You may be getting the gist that I’m not in favor of this method, which is defined by Dictionary.com as: A style of child rearing in which an overprotective mother or father discourages a child’s independence by being too involved in the child’s life.
You may be a helicopter parent if…
· You never let anyone else watch your baby for fear that they may end up eating peaches when it’s supposed to be a “pear day.”
· You insist on tying your child’s shoes even though they know how to do it because you’re worried that they’ll become untied and cause them to trip.
· You refuse to let your child ride the school bus for fear that they’ll interact with “mean kids,” even though no such thing has ever happened.
· You personally intercede in each and every disagreement that occurs between ten-year-olds who are arguing about whether to play with chalk or bubbles.
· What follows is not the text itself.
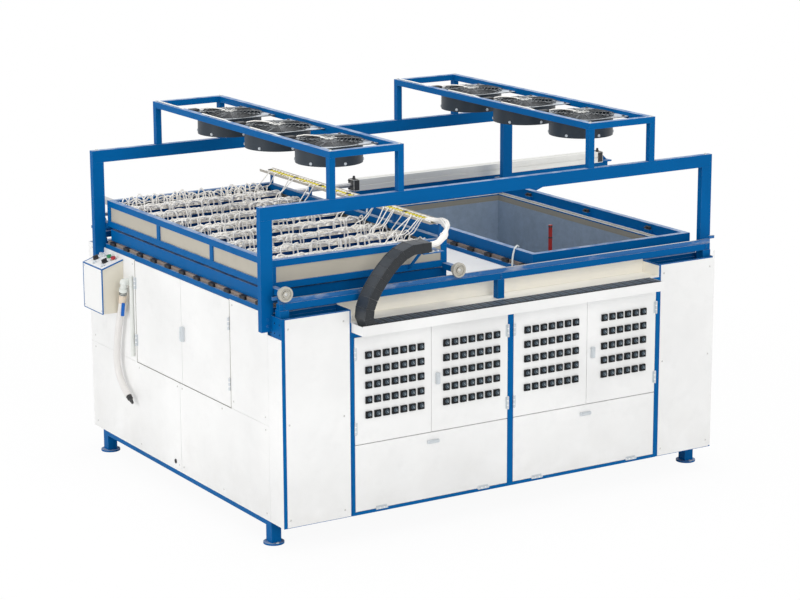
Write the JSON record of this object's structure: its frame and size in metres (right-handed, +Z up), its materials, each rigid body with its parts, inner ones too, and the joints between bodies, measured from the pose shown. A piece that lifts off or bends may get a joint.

· You “help” your child with school projects to the extent that they come out looking like a professional graphic designer made them.
· Now that your child is thirteen, you never go out on a date night because they’re too old for a babysitter but are too scared to stay home alone.
· Your school-age child has no chores to do because you’re too worried about the dangers of them getting poisoned from Windex.
· You have filled out your child’s college applications for them.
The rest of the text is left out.